#### [Rows]
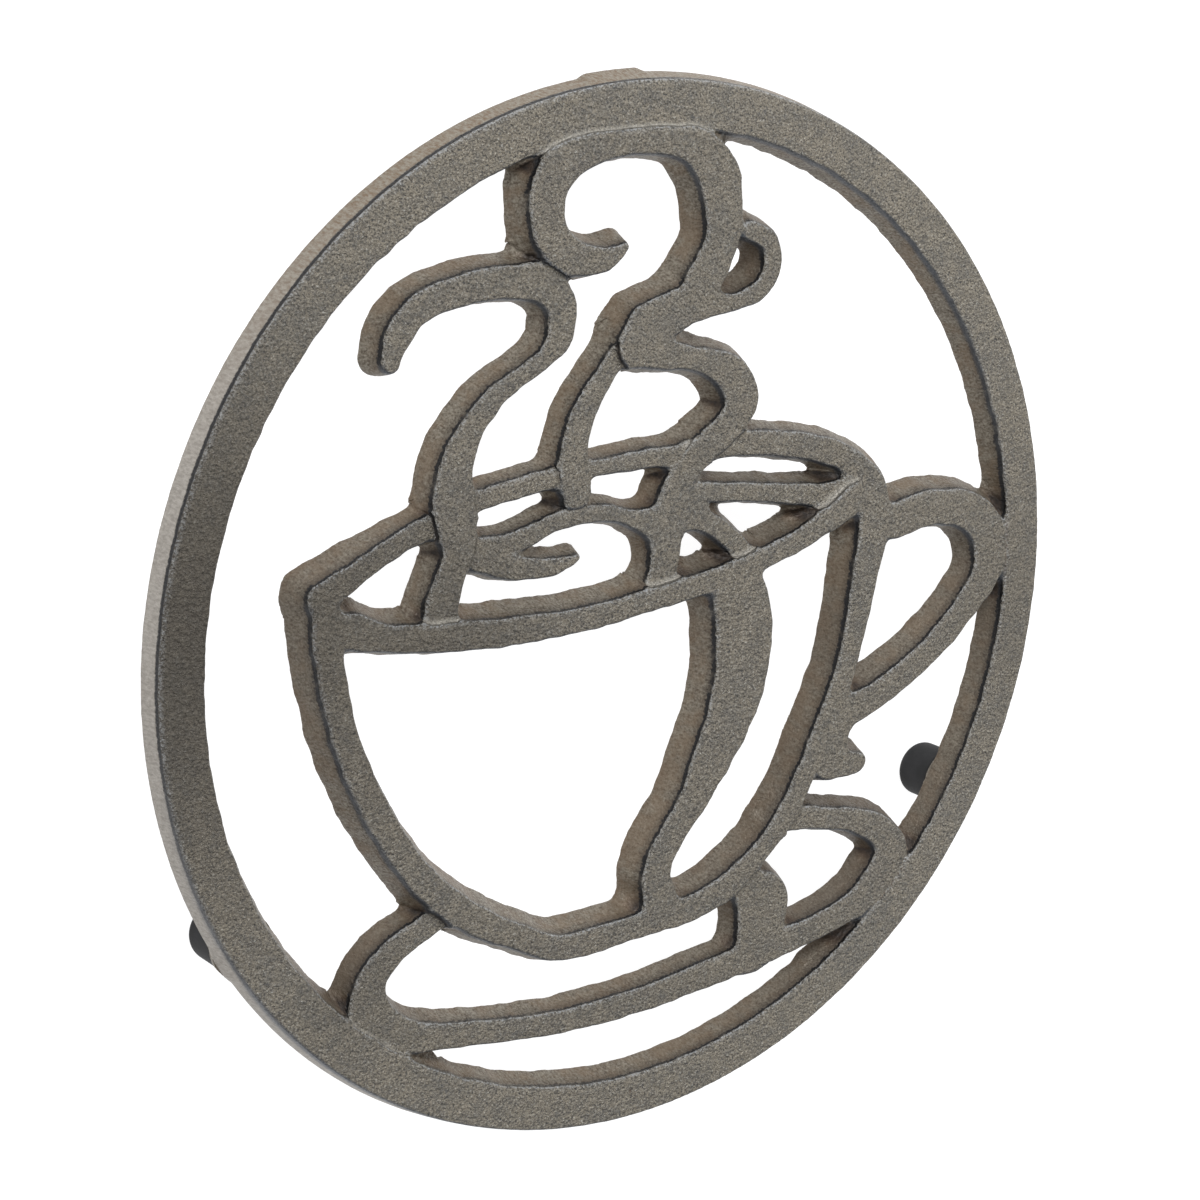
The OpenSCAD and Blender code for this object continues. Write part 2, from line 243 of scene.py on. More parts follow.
SURFACE_HOOK = Line((
    (-370, 113, 143), (-310, 98, 131), (-260, 94, 114), (-210, 98, 91), (-175, 108, 63),
    (-158, 117, 34)), 3.5)
SURFACE_DOWN = Line(((45, 240, 185), (35, 180, 220), (40, 120, 183), (36, 75, 195)), 3.5)
SURFACE_SLANT = Line((
    (70, 210, 220), (120, 190, 128), (165, 170, 114), (205, 143, 120), (230, 115, 143)), 3.5)
SURFACE_FAR = Line((
    (60, 240, 120), (150, 244, 103), (240, 246, 103), (330, 245, 114), (410, 246, 131),
    (470, 260, 143)), 3.5)
BACK_RIM = Line((
    (-695, 45, 120), (-655, 70, 111), (-600, 105, 96), (-550, 132, 96), (-500, 158, 100),
    (-440, 187, 98), (-390, 214, 87), (-330, 233, 84), (-270, 250, 84), (-210, 264, 80),
    (-150, 279, 70), (-90, 291, 72), (-30, 303, 80), (30, 310, 90), (90, 323, 106),
    (160, 336, 106), (240, 340, 106), (320, 338, 111), (390, 331, 111), (450, 310, 116),
    (500, 275, 122), (523, 225, 133)), 4.5)

# In this order, the first member whose line covers a place owns it.
MEMBERS = (
    Member("rim_with_pegs", Level.RIM, ()),
    Member("cup_wall", Level.CUP, (CUP_WALL,)),
    Member("cup_front_rim", Level.CUP, (FRONT_RIM,)),
    Member("cup_highlight", Level.CUP, (HIGHLIGHT,)),
    Member("cup_handle", Level.CUP, (HANDLE, CURL)),
    Member("middle_steam", Level.MIDDLE, (LOOP, MIDDLE_STEAM)),
    Member("middle_steam", Level.LOWER, (LOWER_STEAM,)),
    Member("top_swirl", Level.SWIRL, (SWIRL,)),
    Member("left_steam", Level.LEFT, (LEFT_STEAM,)),
    Member("saucer", Level.SAUCER, (SAUCER, STEM)),
    Member("drink_surface", Level.FAR,
           (SURFACE_LINE, SURFACE_HOOK, SURFACE_DOWN, SURFACE_SLANT, SURFACE_FAR)),
    Member("cup_back_rim", Level.FAR, (BACK_RIM,)),
)

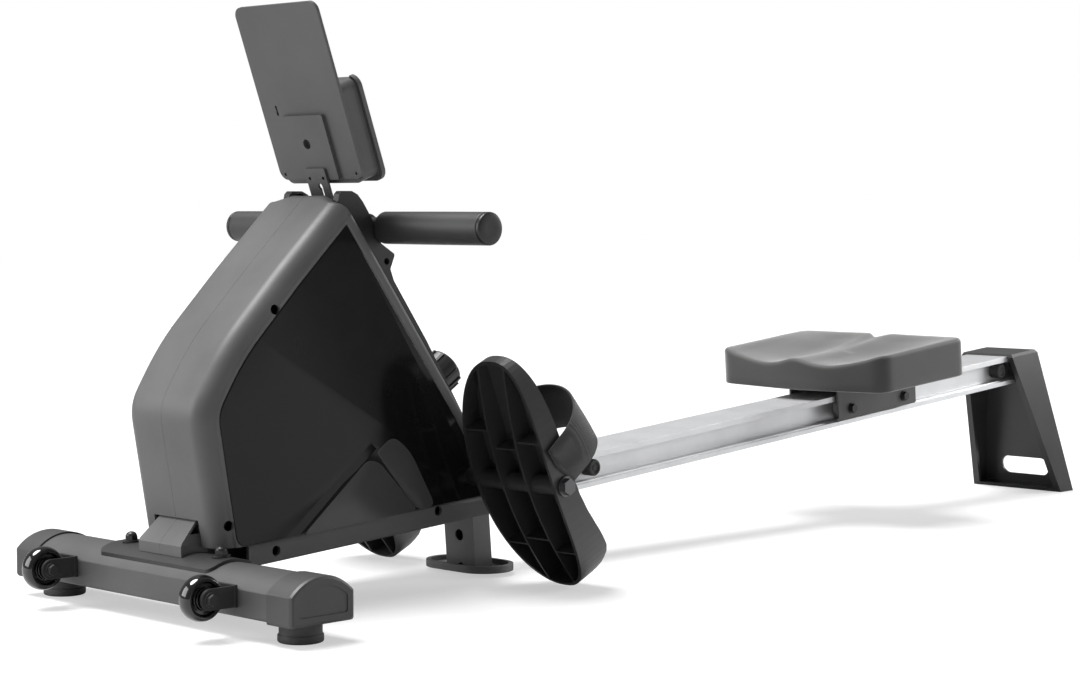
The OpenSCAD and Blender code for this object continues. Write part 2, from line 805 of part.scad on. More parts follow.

#### [Required work]
Only the number is wanted: how many lines of the data contain the word "OpenSCAD"?

#### [Reply to the task]
2